After an introduction by Hawthorne, including a quick overview of the predictably polarized reactions to Zumthor’s inkblot proposal, Michael Govan took up the major defense of the design. As a major museum, LACMA expected the redesign to provoke a proportional amount of bitching and moaning – but Govan also stressed that the process will (righteously) be a long and slowly developing one. And that the aspects that incur the most criticism, namely, the sheer blackness of the inkblot’s design, will be “the last decision made … There is a kind of playfulness at this point.” A solid reminder for evaluating any high-profile design in the early stages.
And while this would be Zumthor’s first project in the U.S., let alone Los Angeles, the design neatly conjoins symbols of LA’s past, present and (hopeful) future, which is important. LACMA gives off the vibe of a more “locally” motivated museum than one might assume of comparable institutions, and that’s because most of its visitors are locals – 75%, according to Govan, unlike other major museums that are visited by 60-90% tourists. And Zumthor’s oozing, Wilshire-jumping ode to horizontality pushes the poetic buttons of highway infrastructure, while also mimicking the nearby La Brea tarpits and anticipating the incoming subway station. It conglomerates sprawl by bringing together many disparate buildings. The horizontality is also a logical move for viewing art; “every floor you go up, you lose visitors,” said Govan.

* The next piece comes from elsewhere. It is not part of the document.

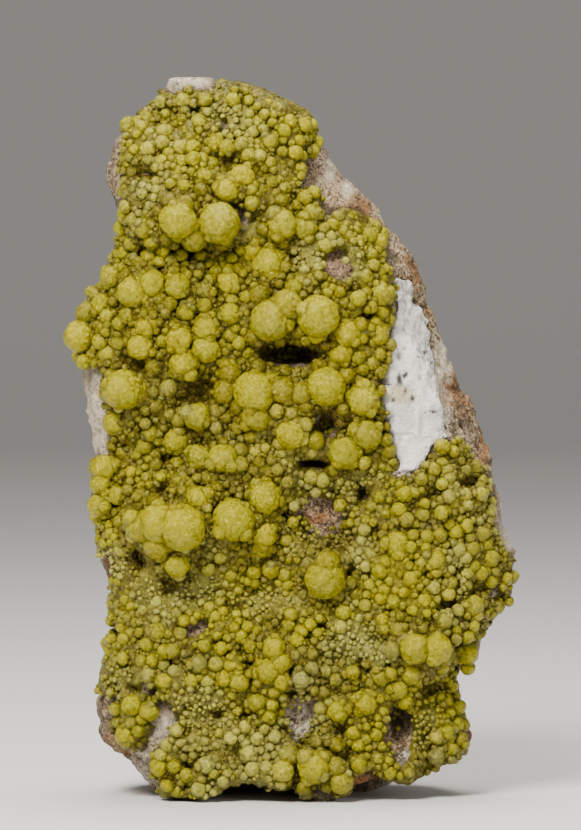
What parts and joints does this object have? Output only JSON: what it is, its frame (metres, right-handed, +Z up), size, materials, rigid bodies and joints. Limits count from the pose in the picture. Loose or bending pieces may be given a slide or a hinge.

After Govan’s rousing defense, the panelists threw their thoughts onto the table, on both the design and LACMA’s role in Los Angeles’ urban history. Carolina Miranda, a culture writer and colleague of Hawthorne’s at the Times, commented that the Pereira buildings were actually hostile to the art. This may also be why no one has claimed these buildings as victims of demolition – they are approximately fifty years old, still young by architectural terms, and functionally (no matter how thorny that issue has proven in regards to arts programming) sufficient. Goff's Japanese Pavilion will remain untouched. Architect Mark Lee compared Pereira to Bobby Darin, whose undeniable charisma was peppered with highs (“Mack the Knife”, “Beyond the Sea”) and lows (“Splish Splash”). To Lee, LACMA is Pereira’s “Splish Splash”.
Miranda also proposed that Zumthor’s design actually prioritizes art viewing in a significantly different way. Rather than segregating pieces into distinct regional and temporal periods, sequenced along a linear time progression, the art would be displayed in a more fluid sequence. Traditional ticketing boundaries would be dissolved to allow for more freedom in how visitors stream into and out of the building – an atmospheric program, not a buffet line. Miranda also pointed out that this aligns mores with Latin American and Asian art-viewing practices, than with traditional European models. And while she didn’t explicitly cite Hawthorne, this mirrors other aspects of Hawthorne’s 3rd Los Angeles, namely its Latino demographic majority and strong Asian enclaves and ethnoburbs.
Those “voices from afar” included Peter Zumthor and New York-based writer/critic Alexandra Lange. Hawthorne read from an email exchange he had with Zumthor considering topics raised in his LA Times piece on the recent redesign – another resounding reminder that the final version is not floating around complete in Zumthor’s head. He and Govan are in the same boat: this is a long and gradually developing project. Things will change. In Zumthor’s words, as read by Hawthorne, “I have to find a way to accept the real size and scale of the building. At the end that means the visitor should be put in a position to easily and joyfully experience the whole of the building.”
4 Comments
It's not an inkblot.
Zumthor turns out to be a master of media too. Making the media feel like they are a part of the "process" so they won't bash it. Nice.
I don't understand the focus of complaints about the inkblot shape. Of course, the media always presents pictures of the plan from an aerial point of view, but we don't actually experience the museum from up top. From the ground, the museum is more conventional looking and beautiful.
^
That's one opinion.
I for one think the idea of removing a good portion of functioning infrastructure of buildings to put in what reminds me of a freeway overpass (esp when viewed from above) seems ridiculous. It may reflect LA but somehow I think a campus of different buildings each a distinct piece of architecture, is traditional for showing art from through out the ages. I for one do not support the amount of money which will go into this project to replace the existing campus. If the project goes forward, I will be withdrawing my long term support for LACMA.
BTW, the subway station is still on the opposite side of Wilshire and although the building seems to match the new design, it still seems to require crossing Wilshire Blvd to get to the museum.......not a very good integration!